Speaker
Description
Understanding the proton spin structure in terms of quark and gluon degrees of freedom is one of the key open questions in the field of hadron physics. Gluon helicity, ∆g(x), related measurements play an important role in solving this “Spin Puzzle”. The polarized proton+proton collisions at the Relativistic Heavy Ion Collider provide unique opportunities for studying ∆g(x) by accessing it via a variety of probes through gluon-gluon or quark-gluon interactions at leading order. The double-helicity spin asymmetries (ALL) for π0 and jet production were measured at PHENIX and STAR, respectively, in 2009 using polarized p + p collisions at 200 GeV center-of-mass energy, revealing for the first time evidence of nonzero ∆g(x) for Bjorken-x in the range 0.05 < x < 0.2. Yet ∆g(x) for x < 0.05 is still poorly constrained.
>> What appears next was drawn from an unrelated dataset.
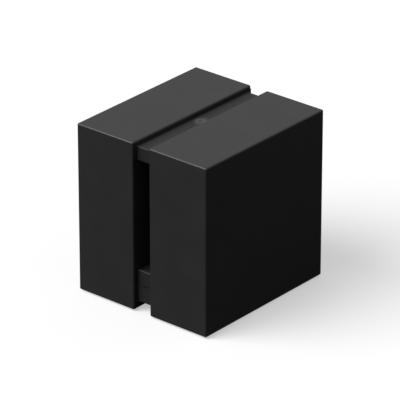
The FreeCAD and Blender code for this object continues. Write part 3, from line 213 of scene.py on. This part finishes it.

In this talk, we will report recent PHENIX measurements sensitive to the gluon polarization. The π0 ALL measurements at central rapidity (|η| < 0.35) at √s = 510 GeV can provide constraints on gluon polarization down to x near 10−2. At forward rapidity (1.2 < |y| < 2.2), also at 510 GeV, the measurement of ALL for J/ψ production has sensitivity to ∆g(x) for x ≈ 2 × 10−3.